At this point the discomfort from the bites is becoming unbearable, I begin to look like one giant bite!
I am kind of glad when I am told we are heading back to the forest entrance.
The Reserve Manager opens the gates and we head away from the reserve.
But we are not free of the mosquitos.
There follows a frantic swatting session, to rid the car of the remaining mosquito passengers.
Back we go along the bumpy track and away from the forest before the Jackals came out of their day time dens and start the night time hunt!
At this point we are all ravenously hungry.
We pull up at a restaurant by the road, and eat al fresco. I am a little disturbed to see we are sitting by a pond, which has a cloud of mosquitos above it. However, by this point, a few extra bites is not going to make any difference.
Georgians have a tradition of making toasts. There were many toasts during the meal.
These involve a little speech of maybe five to ten minutes and then knocking back a measure of wine or vodka.

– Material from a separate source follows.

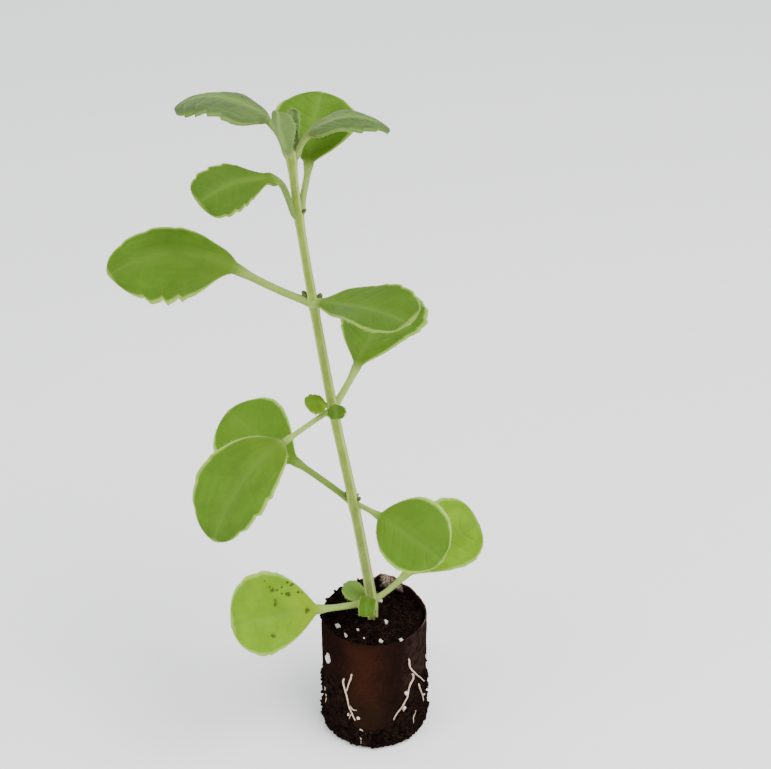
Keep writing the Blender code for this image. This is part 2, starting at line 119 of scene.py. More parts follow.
# soil splashed on a leaf, as (place along the blade, place across it, radius)
SPLASHED_LEAF = "leaf_lowest_left"
SPLASHES = [(0.53, -0.64, 0.0004), (0.50, -0.60, 0.0006), (0.46, -0.55, 0.0005), (0.33, -0.84, 0.0005),
            (0.28, -0.84, 0.0007), (0.32, -0.52, 0.0008), (0.22, -0.74, 0.0005), (0.18, -0.76, 0.0005),
            (0.48, -0.27, 0.0007), (0.48, -0.36, 0.0005), (0.13, 0.02, 0.0008), (0.57, 0.50, 0.0008),
            (0.40, -0.50, 0.0004), (0.58, -0.76, 0.0003), (0.42, -0.66, 0.0004)]

Leaf = namedtuple("Leaf", (
    "name", "pair",            # the node's name and the leaf pair that it belongs to
    "heading", "rise",         # direction of the petiole round the stem, and its climb
    "petiole", "thickness",    # length and width of the petiole
    "turn", "sweep",           # change of heading at the blade's base, and along the blade
    "pitch", "tip_pitch",      # climb of the blade at its base and at its tip
    "roll",                    # turn of the blade about its own midrib
    "length", "width",         # the blade
    "taper", "bluntness",      # fullness of the blade's base and tip: less is fuller
    "fold",                    # angle by which each half is raised from the midrib
    "lopsided",                # how much wider the left half is than the right one
    "bend",                    # how late along the petiole it bends to the blade
    "teeth", "tooth_depth",    # scallops on each edge, and their depth as a share of the width
    "finish"))                 # the material slot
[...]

After a couple of toasts Tamta nudges me and tells me that I need to make a toast, which of course I am glad to do.
There were maybe ten toasts during a two-hour meal – to family, to colleagues, to the bees, to those who have passed, to UK Georgian co-operation….and more.
Thankfully the wine wasn’t too strong and there was plenty of food or I would have been struggling to walk.
As a vegetarian, it was great to discover many meat-free options. Georgian food is similar to Greek and Turkish, with a wide range of fresh salad and vegetables. Along with all sorts of delicious pastries.
Got back to Tbilisi at 10pm, dog tired. Asleep almost immediately ready for whatever the next day turns up – which happens to be a trip close to the Russian border into a mountain forest area.